Abstract

To provide solutions to the world’s global challenges, there is an urgent demand for wise organisations, wise leadership, wise workers, and most importantly, for wise actions. Since the mid-1990s, Knowledge Management (KM) as a discipline and practice has emerged internationally, and it has passed through several phases of development. Simultaneously, in the last four decades we have experienced a growth of wisdom research and intensified discourses about Wisdom Management (WM) as a possible venue for dealing with wicked problems. The dilemma is whether the current sixth phase of KM is able to address the global problems of the world. Therefore, this conceptual paper seeks to answer the question if WM will complement or replace KM. This paper explores the evolutionary phases of KM; it presents the discourses about WM, and it discovers the presence of wisdom in the KM literature (1995–2022). The research approach is explorative and inductive.
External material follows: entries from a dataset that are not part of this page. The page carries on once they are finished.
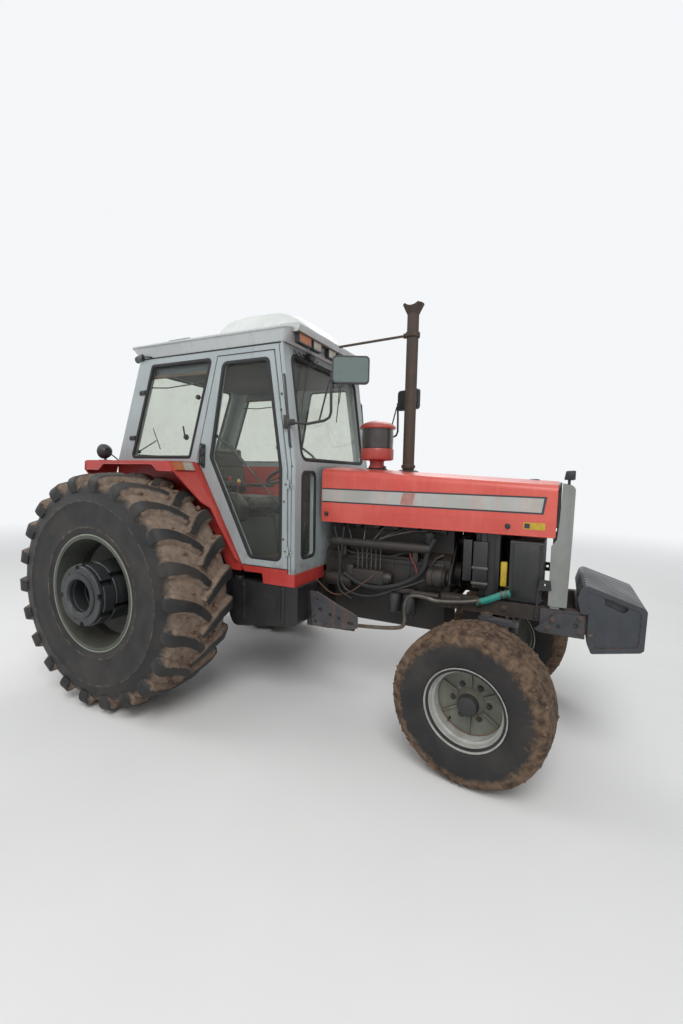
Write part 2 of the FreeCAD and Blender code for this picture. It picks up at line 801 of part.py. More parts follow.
def nose():
    body = new_body("nose_surround")
    back = s.nose_back_x
    front = s.nose_front_x
    half = s.hood_half
    top = s.hood_front_z
    pad(body, "XZ", -half, half, [
        (s.hood_front_x + 22, top + 4), (front - 4, top - 6, 34), (front - 6, 1360),
        (front - 14, s.nose_foot_z, 10), (back, s.nose_foot_z, 10), (back, s.hood_foot_z - 50),
        (s.hood_front_x + 8, s.hood_foot_z - 8), (s.hood_front_x + 16, s.hood_crease_z - 6)])
    pocket(body, "YZ", back - 60, front - 30, box(-half + 14, half - 14, s.nose_foot_z - 20, top - 30, 12))
    pocket(body, "YZ", back - 60, front + 20, box(-half + 44, half - 44, 1010, top - 62, 18))
    for side in (-1, 1):
        low = min_side(side, s.rail_y + 4, half - 8)
        pad(body, "XZ", low[0], low[1], box(back + 12, back + 62, s.rail_top_z, s.nose_foot_z + 34))
    grille = new_body("nose_grille")
    pad(grille, "YZ", front - 52, front - 30 - s.seat_gap, box(-half + 30, half - 30, 990, top - 46, 12),
        *[box(-half + 60, half - 60, 1020 + step * 44, 1050 + step * 44) for step in range(8)])
    lamps = new_body("lamps_clear")
    for side in (-1, 1):
        low = min_side(side, 60, 250)
        pad(lamps, "YZ", front - 30, front - 16, box(low[0], low[1], 1430, 1560, 14))
    # columns: middle y of each work lamp under the visor
    lamp = s.roof_rim_z - 19
    for y in (-310, -80, 80, 310):
        pad(lamps, "YZ", s.head_front_x + 66, s.head_front_x + 98, box(y - 58, y + 58, lamp - 62, lamp))
    for side in (-1, 1):
        ends = min_side(side, s.cab_half + 55, s.cab_half + 150)
        pad(lamps, "XZ", ends[0], ends[1], fender_lamp_outline())


def fender_lamp_outline():
    face_x = s.door_belt_back_x - s.door_gap * 1.4 - 8 + s.seat_gap
    low = s.fender_top_z - s.fender_lip + 9
    return [(face_x, s.belt_z), (face_x + 33, low), (face_x + 48, low), (face_x + 15, s.belt_z)]


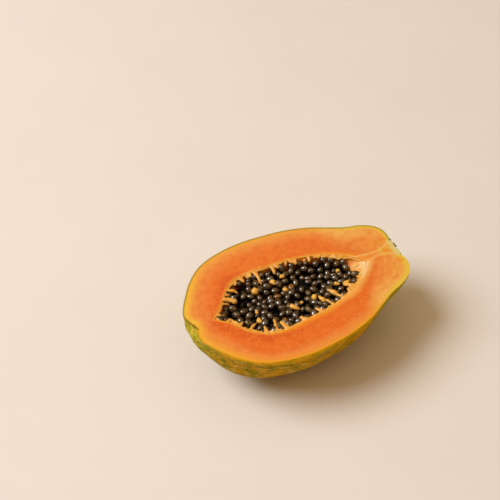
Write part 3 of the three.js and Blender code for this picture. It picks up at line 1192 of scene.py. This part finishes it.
def add_cut_face(bm, rim, edge):
    """The flat ring between the rim and the cavity's edge, made ring by ring from the rim inwards."""
    spot = bm.verts.layers.int["spot"]
    share_layer = bm.verts.layers.float["share"]
    ring = [bm.verts.new(place) for place in rim]
    edges = [bm.edges.new(pair) for pair in zip(ring, ring[1:] + ring[:1])]
    for i, v in enumerate(ring):
        v[spot] = i
    for step in range(1, CUT_RINGS + 1):
        even = step / CUT_RINGS
        share = 0.35 * even + 0.65 * (1 - math.cos(math.pi * even)) / 2
        ring, edges = next_ring(bm, edges)
        for v in ring:
            v.co = rim[v[spot]].lerp(edge[v[spot]], share)
            v[share_layer] = share


def set_grain(bm, faces, rim):
    """A UV map on the cut face: metres along the rim, and the share of the way to the cavity."""
    grain = bm.loops.layers.uv.new("grain")
    spot = bm.verts.layers.int["spot"]
    share = bm.verts.layers.float["share"]
    reach = [0.0]
    for a, b in zip(rim, rim[1:] + rim[:1]):
        reach.append(reach[-1] + (b - a).length)
    last = len(rim) - 1
    for face in faces:
        wraps = any(v[spot] == last for v in face.verts)
        for corner in face.loops:
            i = corner.vert[spot]
            along = reach[-1] if wraps and i == 0 else reach[i]
            corner[grain].uv = (along, corner.vert[share])


def add_rind(bm, relief):
    """The rind, pressed flat where the fruit rests; gives its vertices."""
    verts = half_shell(bm, SKIN_OUTLINE, SKIN_STEPS)
    for v in verts:
        v.co = lobed(v.co, skin_lobe(v.co.x), skin_depth(v.co.x), 0.0)
        outward = Vector((v.co.x * 0.3, v.co.y, v.co.z)).normalized()
        v.co += outward * skin_relief(v.co, relief)
        v.co.x += shoulder(v.co)
        v.co.z = max(v.co.z, -CUT_Z)
    return verts


def add_lining(bm):
    """The cavity's wall, its top as deep as the lip of the cut face; gives its vertices."""
    verts = half_shell(bm, CAVITY_OUTLINE, CAVITY_STEPS)
    for v in verts:
        side = 1 if v.co.y >= 0 else -1
        v.co = lobed(v.co, CAVITY_LOBE, cavity_depth(v.co.x), CAVITY_SIDE)
        v.co.y -= side * edge_wobble(v.co.x, side) * smoothstep(v.co.z, -6 * MM, 0.0)
        if abs(v.co.z) < 0.01 * MM:
            v.co.z = -LIP_DROP
    return verts


def cut_rim_and_edge():
    """The outer rim and the cavity's edge in the cut plane, as closed lines with as many points."""
    rim = loop_of(SKIN_OUTLINE, 0.0)
    for place in rim:
        place.x += shoulder(place)
    edge = loop_of(CAVITY_OUTLINE, CAVITY_SIDE)
    for i, place in enumerate(edge):
        side = 1 if i < len(CAVITY_OUTLINE) else -1
        place.y -= side * edge_wobble(place.x, side)
    return rim, edge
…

Methods of Computational Social Sciences and RStudio as an Integrated Development Environment (IDE) are utilised for analysing, visualising, and interpreting the data. This paper analyses 255 wisdom-related keywords that emerged from 39 sources written by 50 authors. The three data analyses methods are: word cloud data analysis; dictionary-based data analysis, and bipartite network analysis. The findings are presented in word clouds; keywords frequency; bipartite network, and in a synthesised framework to show the similar and different concepts of KM and WM. The novelty value of this paper is the result of the bipartite network analysis that allows to identify how authors and wisdom-related keywords are connected with the same word nodes. This paper contributes to KM because it is the first study to explore and illustrate the presence of wisdom attributes in the KM literature.